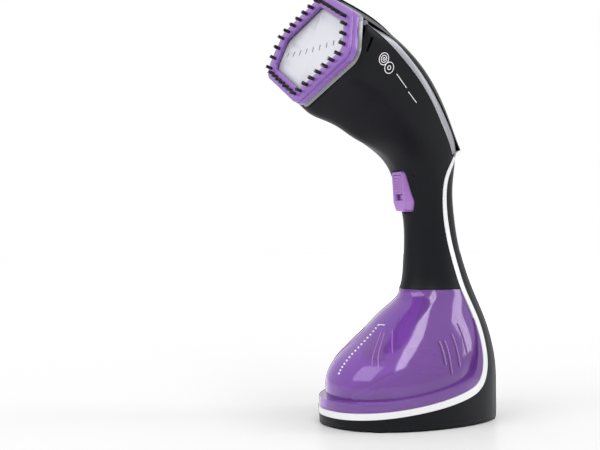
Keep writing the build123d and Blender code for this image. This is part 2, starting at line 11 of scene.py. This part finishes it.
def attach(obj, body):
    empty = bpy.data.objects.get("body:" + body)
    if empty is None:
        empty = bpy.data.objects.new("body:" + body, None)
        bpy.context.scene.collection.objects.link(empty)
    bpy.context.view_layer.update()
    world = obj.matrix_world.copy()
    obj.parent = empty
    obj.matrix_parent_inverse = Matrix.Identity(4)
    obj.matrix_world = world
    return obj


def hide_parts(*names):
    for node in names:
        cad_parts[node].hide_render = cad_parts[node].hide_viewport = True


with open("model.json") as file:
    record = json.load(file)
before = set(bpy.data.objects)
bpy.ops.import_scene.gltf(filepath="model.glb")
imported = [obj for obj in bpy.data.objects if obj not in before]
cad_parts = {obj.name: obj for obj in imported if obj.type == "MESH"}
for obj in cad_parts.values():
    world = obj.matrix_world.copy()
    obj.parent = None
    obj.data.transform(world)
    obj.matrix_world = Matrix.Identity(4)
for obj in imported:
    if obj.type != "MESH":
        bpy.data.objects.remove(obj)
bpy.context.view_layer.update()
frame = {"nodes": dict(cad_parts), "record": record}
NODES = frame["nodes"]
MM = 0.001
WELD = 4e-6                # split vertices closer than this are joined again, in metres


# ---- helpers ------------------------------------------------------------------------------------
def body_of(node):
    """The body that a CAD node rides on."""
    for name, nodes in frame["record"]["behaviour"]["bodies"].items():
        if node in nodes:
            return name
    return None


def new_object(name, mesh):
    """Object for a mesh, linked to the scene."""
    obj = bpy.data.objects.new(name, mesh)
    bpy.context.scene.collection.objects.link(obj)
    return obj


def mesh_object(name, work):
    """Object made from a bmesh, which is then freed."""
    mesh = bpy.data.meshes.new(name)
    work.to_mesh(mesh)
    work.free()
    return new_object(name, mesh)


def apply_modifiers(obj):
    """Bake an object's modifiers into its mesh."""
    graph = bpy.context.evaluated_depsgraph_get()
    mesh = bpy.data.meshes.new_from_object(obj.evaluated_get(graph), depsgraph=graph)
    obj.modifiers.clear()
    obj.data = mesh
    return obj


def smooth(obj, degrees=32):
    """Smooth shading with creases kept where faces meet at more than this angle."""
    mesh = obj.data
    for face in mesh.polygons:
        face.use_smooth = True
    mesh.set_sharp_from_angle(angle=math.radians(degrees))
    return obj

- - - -

→ **PROBLEM DETAILS**
Return exactly the lines that run from the top of the listing above to the line containing "WELD = 4e-6", please, keeping both end lines and leaving out everything else.

→ **TASK OUTPUT**
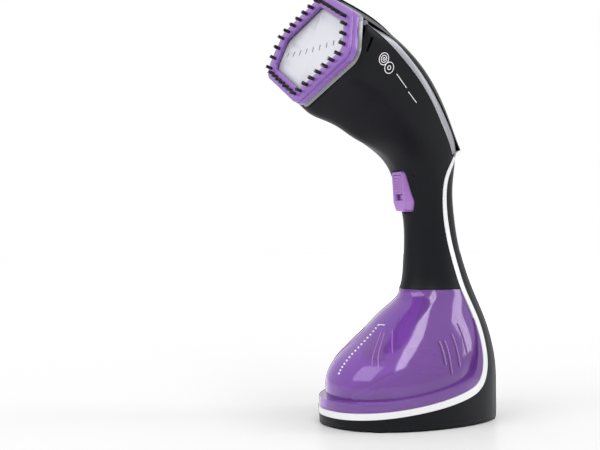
Keep writing the build123d and Blender code for this image. This is part 2, starting at line 11 of scene.py. This part finishes it.
def attach(obj, body):
    empty = bpy.data.objects.get("body:" + body)
    if empty is None:
        empty = bpy.data.objects.new("body:" + body, None)
        bpy.context.scene.collection.objects.link(empty)
    bpy.context.view_layer.update()
    world = obj.matrix_world.copy()
    obj.parent = empty
    obj.matrix_parent_inverse = Matrix.Identity(4)
    obj.matrix_world = world
    return obj


def hide_parts(*names):
    for node in names:
        cad_parts[node].hide_render = cad_parts[node].hide_viewport = True


with open("model.json") as file:
    record = json.load(file)
before = set(bpy.data.objects)
bpy.ops.import_scene.gltf(filepath="model.glb")
imported = [obj for obj in bpy.data.objects if obj not in before]
cad_parts = {obj.name: obj for obj in imported if obj.type == "MESH"}
for obj in cad_parts.values():
    world = obj.matrix_world.copy()
    obj.parent = None
    obj.data.transform(world)
    obj.matrix_world = Matrix.Identity(4)
for obj in imported:
    if obj.type != "MESH":
        bpy.data.objects.remove(obj)
bpy.context.view_layer.update()
frame = {"nodes": dict(cad_parts), "record": record}
NODES = frame["nodes"]
MM = 0.001
WELD = 4e-6                # split vertices closer than this are joined again, in metres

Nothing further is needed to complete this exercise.